On this day, I got an even higher viewpoint than the day before, since I paid to go up to the terrace. The sun was beating down on us, but it was so worth it to grab photos like this.

Whether gloom or smog, it’s tough to get that perfect shot, but I’m glad I went up the second time. I got to meet some other Americans up there, who helped me take this picture, as well as a group of Australians.

From there, I walked and rode the longest escalator in the world to a neighborhood in Central, called Soho. I LOVE this neighborhood. The narrow, winding streets; the small boutiques; the wide variety of ethnic food. I could see myself living here.

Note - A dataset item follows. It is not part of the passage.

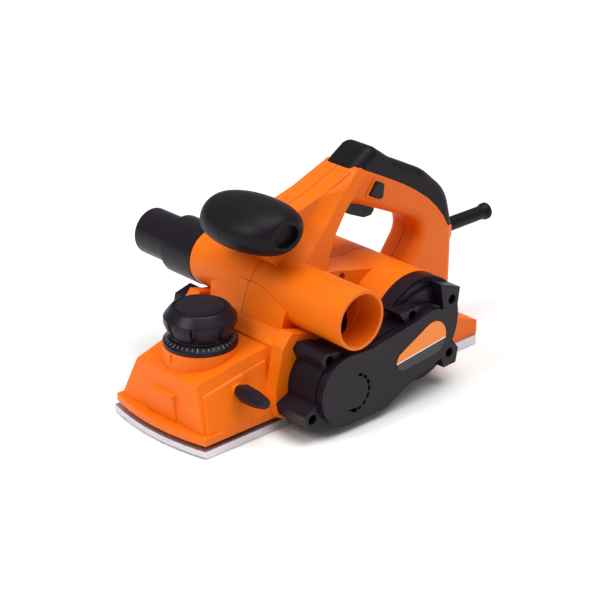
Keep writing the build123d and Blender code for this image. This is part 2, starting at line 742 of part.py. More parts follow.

I had to hurry to meet my friend, Pearl Chu, for dinner. Pearl is a friend of my friends, Jamie and James Hoang in San Diego. Jamie and Pearl met while they were studying abroad in Japan 11 years ago. Being from Hong Kong, Pearl wanted to take me to eat some authentic Chinese food. It was my only actual meal in HK, since I’d been eating on the go – and I’m drooling just thinking about it. The best dish was sweet-chili sauce covered prawns. Mmmmmm…

Afterwards, Pearl took me to Lan Kwai Fong, which is the main bar and club scene, especially for expats. On weekends, they close the street off to cars, so that the drunkards have more room to stumble around safely. We went to a hookah lounge, then to a vodka ice bar and – of course – ended the night dancing at a club.

After just 3 hours of sleep, I rushed to pack and hop on the bus to the airport for my next adventure in Bangkok, Thailand!


Comments on: "I heart Hong Kong!" (2)

  1. Jes- sounds like you’re having so much fun already! stay safe & eat well (i know you will!) Fred & i walked by your work on the way to see Hangover 2 & thought of you. Btw, did you decide to bring your macbook or are you at an Internet cafe blogging?

    • Thanks Sharon! Yes, I brought my MacBook after all. I’m not able to use it much while I’m at my homstay in rural Thailand since there’s no internet, but at least I can download my photos and video.